Right after we met, Wendy drafted a script for the recruiters and sent it to me for approval. We provided a list of readers from the greater Boston area, and Fieldwork Boston took it from there. They also worked from their database of previous focus group attendees, who, presumably, would be more open to attending another.

The next step was to provide Wendy with all our backup from our previous focus groups so she could start on the discussion guide. The first draft was broken into several sections, with time allotments for each. Each section focused on a goal we hoped to achieve: to learn how planning meetings fits into our readers' jobs, to learn exactly how they use the magazine, to do unaided recall of a previous issue, to critique the current issue on the table, and to compare our magazine to the competition.

Wendy added a couple of exercises that ended up being very useful, including one in which she had attendees envision our magazine as a car. To our delight, we were a sleek, streamlined convertible, implying — we think — that we deliver very focused information in a sharp-looking package. This is perhaps where an outside facilitator is most helpful: for bringing a fresh perspective to things you've always done a certain way.

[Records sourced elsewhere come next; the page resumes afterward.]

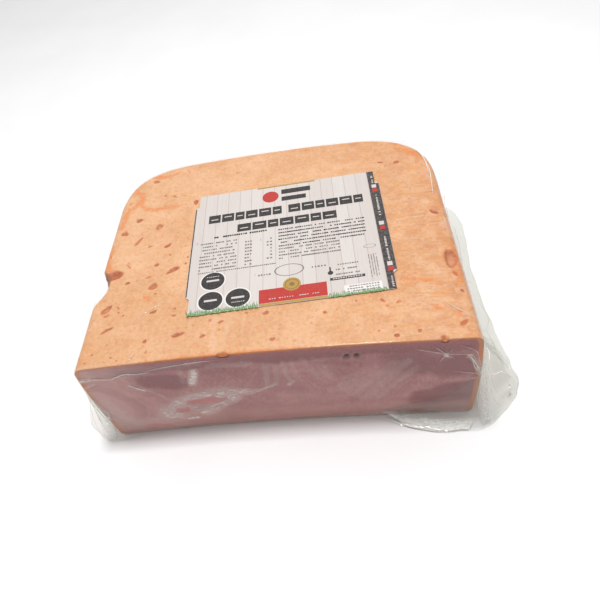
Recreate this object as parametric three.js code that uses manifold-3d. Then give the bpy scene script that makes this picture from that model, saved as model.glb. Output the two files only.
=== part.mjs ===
// Half a block of cooked, smoked pork shoulder, vacuum packed in clear film, with a printed label on top.
//
// Millimetres, +Z up. The origin is on the flat base, under the middle of the block. X runs along the
// cut face, which looks towards -Y, and the block's moulded back end looks towards +Y.
// Three pieces: the pork block, the loose skirt of the bag that stands off it, and the stuck-on label.

import * as THREE from "three";
import { mergeVertices } from "three/addons/utils/BufferGeometryUtils.js";
import Module from "manifold-3d";

// ---------------------------------------------------------------------------------- driving dimensions

// The block, at the level where its sides stand out furthest.
const BLOCK_HEIGHT = 65.4;
const LEFT_FRONT_X = -105;
const LEFT_BACK_X = -107.5;
const RIGHT_FRONT_X = 103.5;
const RIGHT_BACK_X = 99.5;
const BACK_Y = 93.5;
const WIDEST_LEVEL = 45;
const BASE_TUCK = 3.4; // how far the sides draw in from there down to the base
const TOP_TUCK = 0.8; // and up to the top
const TOP_EDGE_RADIUS = 4.5;
const BASE_EDGE_RADIUS = 3;
const SPARE_LENGTH = 20; // cast beyond the cut, then sliced off
const OUTLINE_POINTS = 110;
const EDGE_STEPS = 4; // facets in each rounded edge

// Between pieces that lie against each other.
const CLEARANCE = 0.3;

// The label, in its own u (across) and v (towards the back) before it is turned.
const LABEL_WIDTH = 112;
const LABEL_LENGTH = 104;
const LABEL_EAR = 2.3; // how far each side steps out along its middle
const LABEL_EAR_FROM = -38;
const LABEL_EAR_TO = 39;
const LABEL_CORNER = 1.6;
const LABEL_THICKNESS = 0.5;
const LABEL_CENTRE = new THREE.Vector2(6.6, -2.25);
const LABEL_TURN = THREE.MathUtils.degToRad(2.7);

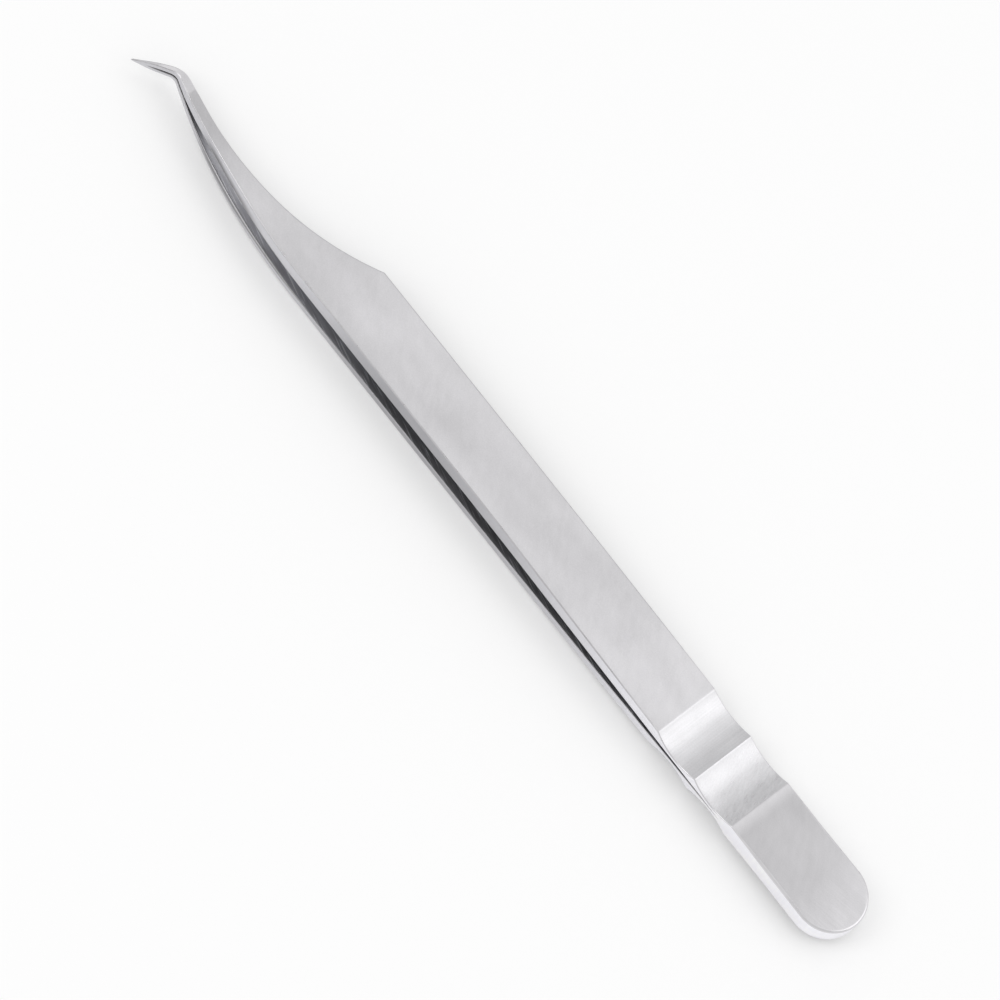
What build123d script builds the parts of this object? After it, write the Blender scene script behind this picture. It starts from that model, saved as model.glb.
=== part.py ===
"""Tweezers with fine angled tips: two mirror-image steel arms, welded and ground flush at the tail.

Frame: X runs along the tool with the tips at +X, Y lies across the arms and +Y is the side
that the tips turn to, and Z stands up through both arms. The origin is under the middle of
the tool, on the face that it rests on. Each arm is drawn in plan at two levels, so that its
sides lean in, and is then trimmed to the arm's bent shape as seen from the side.
"""
from build123d import *
import os

os.makedirs("parts", exist_ok=True)

# Along the tool, measured from the tail end
length = 140.0
root_at = 18.5             # the outer faces start to rise, just behind the scoops
parting_at = 20.6          # the arms part from each other
crest_at = 66.0            # the arms turn parallel

# Along the tool, measured back from the tips
shoulder_back = 40.4       # corner between the blade and the hollowed neck
curve_back = 35.5          # the full side starts to curve in
waist_back = 20.3          # crown of the hollowed side
blade_end_back = 39.0      # the blades start to ease in to the closer necks
neck_start_back = 30.0     # the necks run parallel from here
fall_back = 18.7           # the outer faces start to fall to the needle
closing_back = 16.2        # the inner faces start to close
neck_back = 11.1           # the neck turns from hollow to nearly straight
touch_back = 6.35          # the inner faces meet, and touch from here to the point
bend_back = 5.0            # corner of the angled bend
needle_back = 2.3          # the needle starts to run down to its point

# Across the tool
blade_width = 10.05        # an arm across its inner face
root_width = 10.0
tail_width = 10.25         # the tail ends in a full round of this width
waist_y = 1.0              # hollowed side at its crown, on the outer face
neck_y = -0.08             # hollowed side at neck_back, on the outer face
bend_inner_y = -0.42       # corner on the inside of the bend, on the inner face
bend_outer_y = -1.56       # corner on the outside of the bend, on the outer face
bend_inner_radius = 1.5
bend_outer_radius = 3.2
point_y = 2.93             # how far the point stands off the middle line
point_width = 0.2

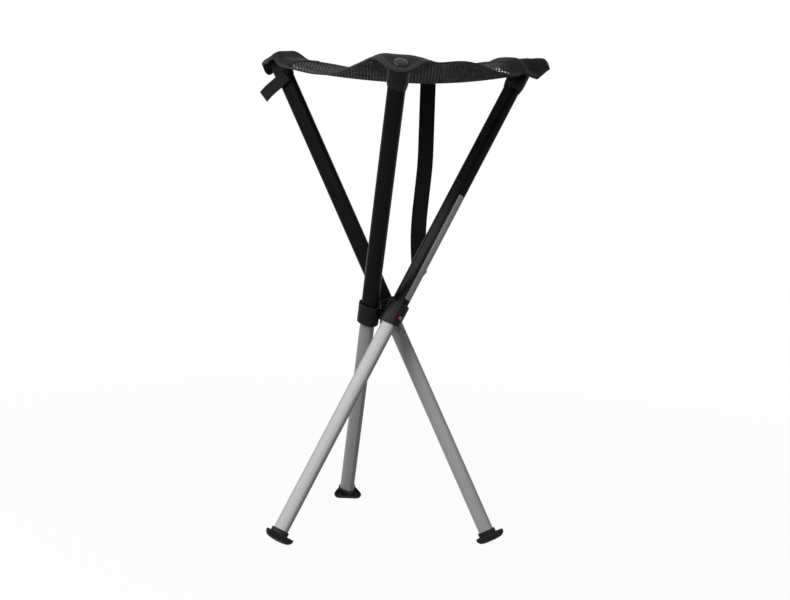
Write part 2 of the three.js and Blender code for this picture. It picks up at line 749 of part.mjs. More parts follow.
function carryStrap(from, to) {
  const line = edgeLine(from, to, HEM_WIDTH / 2);
  const reach = STRAP_EDGE_SHARE * EDGE_STEPS;
  const step = Math.floor(reach);
  const top = line[step].clone().lerp(line[step + 1], reach - step);
  top.z -= HEM_THICKNESS / 2 + GAP;
  const along = line[EDGE_STEPS].clone().sub(line[0]).setZ(0).normalize();
  const through = new THREE.Vector3(-along.y, along.x, 0).multiplyScalar(STRAP_THICKNESS / 2);
  const dip = Math.abs(line[step + 1].z - line[step].z) / line[step + 1].distanceTo(line[step]);
  const stations = [
    [STRAP_WIDTH, dip * STRAP_WIDTH / 2],
    [STRAP_WIDTH, STRAP_LENGTH - STRAP_POINT],
    [STRAP_POINT_WIDTH, STRAP_LENGTH],
  ];
  return loft(stations.map(([width, depth]) => (
    [[-1, -1], [1, -1], [1, 1], [-1, 1]].map(([side, face]) => {
      const place = top.clone().addScaledVector(along, side * width / 2);
      place.addScaledVector(through, face);
      place.z -= depth;
      return place;
    })
  )));
}

function hubCore(placed) {
  const half = HUB_HEIGHT / 2;
  const turn = placed[0].bearing + HALF_TURN / 2;
  const core = loft([-half, half].map((height) => triangleRing(
    HUB_INRADIUS, HUB_CORNER_RADIUS, turn, CORNER_STEPS, height,
  )));
  const aim = (geometry, leg) => geometry.rotateZ(leg.bearing + HALF_TURN);
  const bosses = placed.map((leg) => aim(
    turnedAcross([[HUB_BOSS_RADIUS, 0], [HUB_BOSS_RADIUS, HUB_BOSS_FACE]]), leg,
  ));
  const bores = placed.map((leg) => aim(turnedAcross([
    [PIN_RADIUS + GAP, PIN_END_FROM_AXIS - GAP],
    [PIN_RADIUS + GAP, HUB_BOSS_FACE + GAP],
  ]), leg));
  return shaped([core, ...bosses], bores);
}

function finish(color, roughness, metalness) {
  return () => new THREE.MeshStandardMaterial({ color, roughness, metalness });
}

const FINISHES = {
  blackTube: finish(0x17181a, 0.4, 0.6),
  bareTube: finish(0xb9bcc0, 0.35, 0.9),
  moulded: finish(0x141416, 0.55, 0),
  red: finish(0xc21a14, 0.4, 0),
  bush: finish(0x2b2c2e, 0.6, 0),
  steel: finish(0x9a9da1, 0.35, 0.9),
  rubber: finish(0x191919, 0.85, 0),
  patch: finish(0x1d1e20, 0.9, 0),
  mesh: finish(0x26282b, 0.95, 0),
  hem: finish(0x4a4d50, 0.9, 0),
  webbing: finish(0x1b1b1d, 0.9, 0),
};

function piece(name, geometry, material) {
  const mesh = new THREE.Mesh(geometry, material());
  mesh.geometry.computeVertexNormals();
  mesh.name = name;
  return mesh;
}

// Height of the leg's crossing with the hub that sets the sole's lowest edge on the ground,
// pressed flat by CONTACT_FLAT
function waistHeight(footGeometry) {
  const position = footGeometry.attributes.position;
  const point = new THREE.Vector3();
  const upright = new THREE.Vector3(0, 1, 0);
  let lowest = 0;
  for (let corner = 0; corner < position.count; corner += 1) {
    point.fromBufferAttribute(position, corner).applyAxisAngle(upright, LEG_LEAN);
    lowest = Math.min(lowest, point.z);
  }
  return -lowest - CONTACT_FLAT;
}

function legFrame(leg, waist) {
  const group = new THREE.Group();
  const inHub = leg.bearing - HALF_TURN / 2;
  group.name = `leg_${leg.name}`;
  group.position.set(Math.cos(inHub) * WAIST_RADIUS, Math.sin(inHub) * WAIST_RADIUS, waist);
  group.rotation.set(0, LEG_LEAN, leg.bearing, 'ZYX');
  group.updateMatrixWorld(true);
  return { ...leg, group, topHeight: waist + UPPER_REACH * Math.cos(LEG_LEAN) };
}

function standing(footGeometry, group) {
  const size = LOWER_REACH;
  const ground = new THREE.BoxGeometry(4 * size, 4 * size, size);
  ground.translate(0, 0, -size / 2);
  ground.applyMatrix4(group.matrixWorld.clone().invert());
  return shaped([footGeometry], [ground]);
}

function build() {
  const stool = new THREE.Group();
  const plainFoot = foot();
  const waist = waistHeight(plainFoot);
  const placed = LEGS.map((leg) => legFrame(leg, waist));
  const core = piece('hub_core', hubCore(placed), FINISHES.moulded);
  core.position.z = waist;
  stool.add(core);
  const legPieces = [
    ['pivot_pin', pivotPin, FINISHES.steel],
    ['hub_sleeve', hubSleeve, FINISHES.moulded],
    ['outer_tube', outerTube, FINISHES.blackTube],
    ['top_cap', topCap, FINISHES.moulded],
    ['corner_patch', cornerPatch, FINISHES.patch],
    ['seat_rivet', seatRivet, FINISHES.moulded],
    ['lock_button', lockButton, FINISHES.red],
    ['inner_tube', innerTube, FINISHES.bareTube],
    ['glide_bush', glideBush, FINISHES.bush],
    ['lock_spring', lockSpring, FINISHES.steel],
  ];
  placed.forEach((leg, place) => {
    for (const [name, make, material] of legPieces) {
      leg.group.add(piece(`${name}_${leg.name}`, make(leg), material));
    }
    leg.group.add(piece(`foot_${leg.name}`, standing(plainFoot, leg.group), FINISHES.rubber));
    stool.add(leg.group);
    const next = placed[(place + 1) % placed.length];
    stool.add(piece(`seat_hem_${leg.name}`, seatHem(leg, next), FINISHES.hem));
  });
  const [, right, left] = placed;
  left.group.add(piece('strap_tail', strapTail(), FINISHES.webbing));
  stool.add(piece('seat_panel', seatPanel(placed), FINISHES.mesh));
  stool.add(piece('carry_strap', carryStrap(right, left), FINISHES.webbing));
  return stool;
}

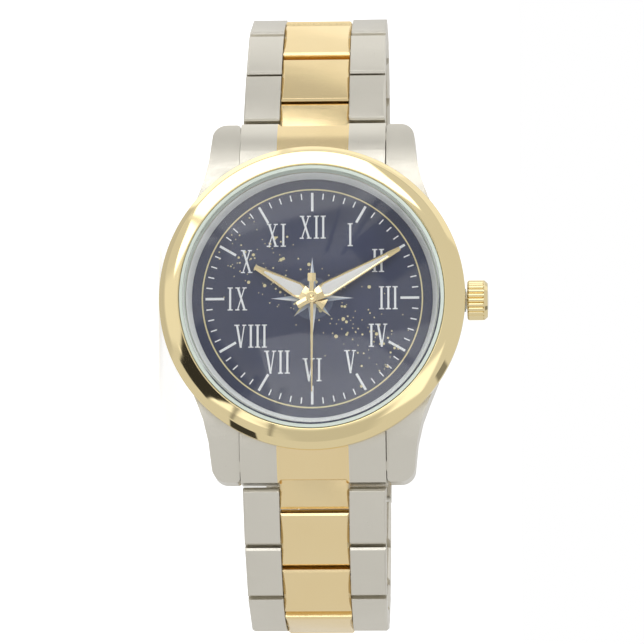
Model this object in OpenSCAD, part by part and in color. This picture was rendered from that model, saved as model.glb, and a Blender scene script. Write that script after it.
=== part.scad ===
// Three-hand quartz wristwatch on a closed bracelet of staggered links with a fold-over clasp.
// The watch lies on its 9 o'clock side with the crown up: 12 o'clock points to -X, the dial
// faces -Y, and the origin is the centre of the case back's flat face.
// The modules use the watch's own frame: x to 3 o'clock, y to 12 o'clock, z out of the dial,
// with z = 0 on the case back. stand() turns that frame into the part's.

/* [Case] */
// Radius of the case middle
case_r = 20.3; // [19.8:0.1:20.6]
// Height of the case middle
case_h = 6.0; // [5.8:0.1:7]
// Radius of the bore that holds the movement
case_bore_r = 15.2; // [15.2:0.1:16]
// Thickness of the case back's flange
back_flange_t = 1.15; // [1:0.05:1.5]
// Inset of the case back's flange from the case's wall
back_inset = 1.9; // [1.5:0.1:2.8]
// Height of the crown and stem axis above the case back
stem_z = 4.6; // [4.55:0.01:4.65]
// Thickness of one lug
lug_t = 4.25; // [3.6:0.05:4.6]
// Reach of a lug beyond the case middle
lug_reach = 4.6; // [4.2:0.1:5.2]
// Free width between two lugs
lug_gap = 20.2; // [20:0.1:21]
// Distance from a lug's tip back to the spring bar
lug_pin_inset = 2.6; // [2.4:0.1:2.8]
// Height of a spring bar above the case back
lug_pin_z = 1.8; // [1.7:0.05:1.9]

/* [Bezel, crystal and dial] */
// Overhang of the bezel over the case middle
bezel_overhang = 0.7; // [0.5:0.1:1.2]
// Height of the bezel
bezel_h = 2.8; // [2.7:0.1:3.2]
// Width of the bezel's outer chamfer
bezel_chamfer_w = 0.8; // [0.6:0.1:1.4]
// Radius of the bezel's opening round the crystal
bezel_bore_r = 18.15; // [18.1:0.05:18.4]
// Width of the gasket round the crystal
gasket_w = 0.45; // [0.4:0.05:0.6]
// Thickness of the crystal
crystal_t = 1.4; // [1.2:0.1:1.6]
// Radius of the dial
dial_r = 16.95; // [16.8:0.05:17.1]
// Thickness of the dial
dial_t = 0.4; // [0.3:0.05:0.4]
// Inner radius of the sloping dial ring
dial_ring_r = 16.3; // [16:0.1:16.4]
// Height of the dial ring
dial_ring_h = 1.4; // [1.2:0.1:1.5]

/* [Crown] */
// Radius of the crown
crown_r = 2.75; // [2.5:0.05:2.8]
// Length of the crown
crown_len = 2.8; // [2.4:0.1:3.2]
// Number of flutes round the crown
crown_flutes = 24; // [16:1:28]
// Travel of the crown from pressed in to pulled out
crown_travel = 1.2; // [0.8:0.1:1.3]
// Radius of the stem
stem_r = 0.4; // [0.35:0.01:0.42]

/* [Hands] */
// Length of the hour hand from the centre
hour_len = 8.9; // [8:0.1:10]
// Length of the minute hand from the centre
minute_len = 13.7; // [12:0.1:15]
// Length of the second hand from the centre
second_len = 13; // [12:0.1:15]
// Widest width of the hour and minute hands
hand_w = 2; // [1.6:0.1:2.4]
// Thickness of a hand
hand_t = 0.2; // [0.15:0.01:0.22]

/* [Bracelet] */
// Distance from one link to the next of its kind
link_pitch = 8; // [7.8:0.1:8.2]
// Thickness of a link
link_t = 3; // [2.8:0.1:3.2]
// Gap between the ends of two links
link_gap = 0.2; // [0.2:0.05:0.3]
// Distance from a pin to the near end of its link, gap left out
short_heel = 1.55; // [1.5:0.05:1.7]
// Height of the bevel at a link's outer corners
link_bevel = 0.45; // [0.3:0.05:0.5]
// Radius of a link pin
link_pin_r = 0.5; // [0.4:0.05:0.55]
// Width of the bracelet at the lugs
band_w = 19.8; // [19:0.1:20]
// Width of the bracelet at the clasp
band_end_w = 18; // [17.5:0.1:18.5]
// Width of a centre link at the lugs
centre_w = 9.5; // [9:0.1:10]
// Width of a centre link at the clasp
centre_end_w = 8.8; // [8.4:0.1:9.2]
// Distance from the spring bar to the first link pin
first_reach = 4.5; // [4.4:0.1:4.6]

/* [Clasp] */
// Radius of the clasp's curve, at half of its thickness
clasp_r = 60; // [58:0.5:64]
// Thickness of the clasp's cover
cover_t = 0.9; // [0.7:0.05:1]
// Thickness of the two blades
blade_t = 0.8; // [0.7:0.05:0.8]
// Length of the cover beyond the blades' hinge
mouth_len = 9; // [8.5:0.1:10]
// Radius of the clasp's hinge pins
clasp_pin_r = 0.35; // [0.3:0.01:0.38]

/* [Hidden] */
$fn = 64;
SIDES = [12, 6];
LINKS = 7;

// Clearances: flat seats, running pins, press seats in one body, and the cut pivot at the clasp
seat = 0.05;
play = 0.05;
press = 0.02;
side_play = 0.1;
cut_gap = 0.4;
big = 60;

// Heights in the case
case_z0 = back_flange_t + seat;
case_z1 = case_z0 + case_h;
bezel_z1 = case_z1 + bezel_h;
dial_z1 = case_z1;
dial_z0 = dial_z1 - dial_t;
plate_z1 = dial_z0 - seat;
plate_z0 = stem_z + stem_r + 0.1;

// Case and case back
back_r = case_r - back_inset;
case_chamfer_w = 1.4;
case_chamfer_h = 1.2;
spigot_gap = 0.1;
spigot_w = 1;
back_wall = back_flange_t - 0.2;
back_gasket_h = 0.23;
notch_w = 1.8;
notch_depth = 0.5;

// Bezel and crystal
bezel_r = case_r + bezel_overhang;
bezel_top_r = bezel_r - bezel_chamfer_w;
bezel_dome = 0.4;
bezel_chamfer_h = 1;
bezel_lip_w = 0.45;
crystal_rise = 0.2;
crystal_bevel = 0.35;
crystal_z1 = bezel_z1 + crystal_rise;
crystal_z0 = crystal_z1 - crystal_t;
crystal_r = bezel_bore_r - gasket_w - seat;
lip_z = crystal_z0 - seat;
lip_r = bezel_bore_r - gasket_w - bezel_lip_w;

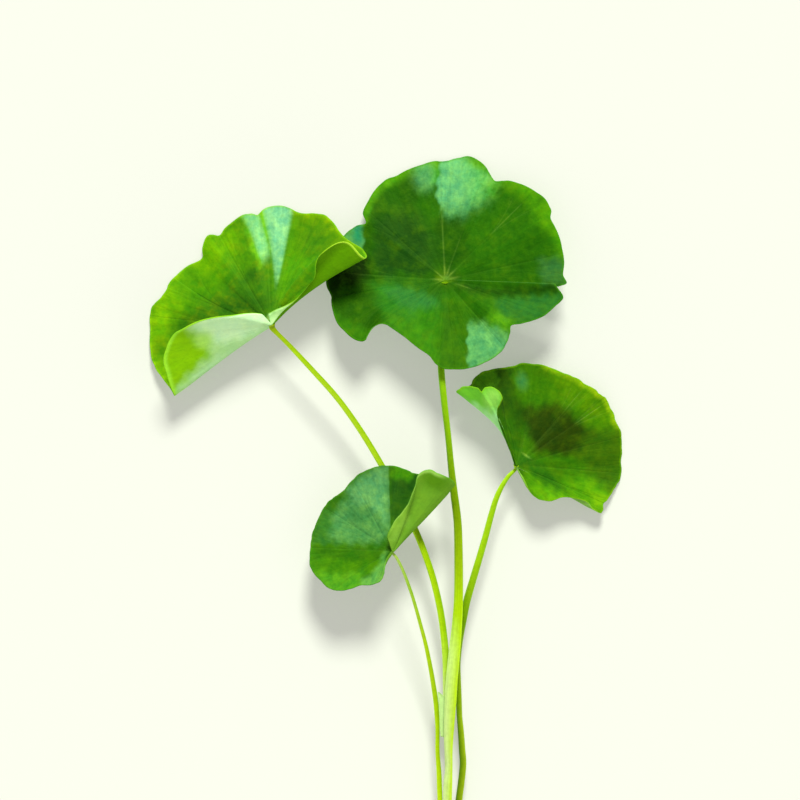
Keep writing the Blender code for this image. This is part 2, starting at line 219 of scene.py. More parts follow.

We only needed a few rounds with the guide and several e-mails in which Wendy questioned the competition, terminology, and other industry-specific details before she was ready to lead the group.

And We're On

Fieldwork Boston is a nicely appointed office in a busy office park. The focus group room was sparse but comfortable, and the editors sat in an adjacent, darkened room behind one-way mirrors. Although our readers knew they were being watched, they had no idea who, or how many, were behind that mirror.

Blind focus groups promote honesty. There's no question that it's easier to speak candidly if you're not afraid of offending anyone. And our participants did exactly that (though at times they called out to “whoever is listening” when they wanted to make an important point).

What does a moderator like Wendy bring to the table? “The ability to have outside perspective, an objective vantage point, and someone who's not enmeshed in the day-to-day,” is how she puts it. I couldn't agree more.

Along with that, it was invaluable for me to be able to concentrate on what was being said without the responsibility of leading the discussion. I didn't have to worry about keeping to specified time-frames and adjusting the flow of the meeting — that was Wendy's job.

Also, I could see people's gestures and expressions far better than I would have at the head of the table. At one point, Wendy gave the attendees several minutes to look over the latest issue of the magazine — just as they would read it in their offices. To watch people skim through the magazine only reinforced what we, as editors, suspect about our readers: They're very busy, and something has to really reach out and grab them for them to read on.

Thanks to what we learned in our blind focus group, we'll be able to do just that.

Cost Sheet

Facilitator: $2,000 — This fee depends on many factors, such as the type of group, number of groups, and discussion topic, and includes all the initial prep and follow-up analysis.

Facility Cost: $650 — Fieldwork Boston recently implemented a policy used by many focus group centers, charging $450 per focus group if you hold more than one, and $650 for just one. In our case, they waived the extra fee.

Recruiting: $1,140 — Fieldwork charged a $95 per person recruiting fee for 12 people. In our case, they eventually cut this in half because they were only able to recruit six attendees.

Incentives: $640 — This can range from $250 per person for physicians to $50 per person for consumers. In our case, we purchased $80 gift certificates for eight attendees; however, this cost was reduced to $480 when we ended up with six.

Respondent Food: $125 per group.

Client Food: $140 — If you want meals, they range from $28 to $38 per person.

Video and Audio: Included at Fieldwork facilities is an audiotape, which you take with you the day of the event, and a videotape, which is mailed to you soon after.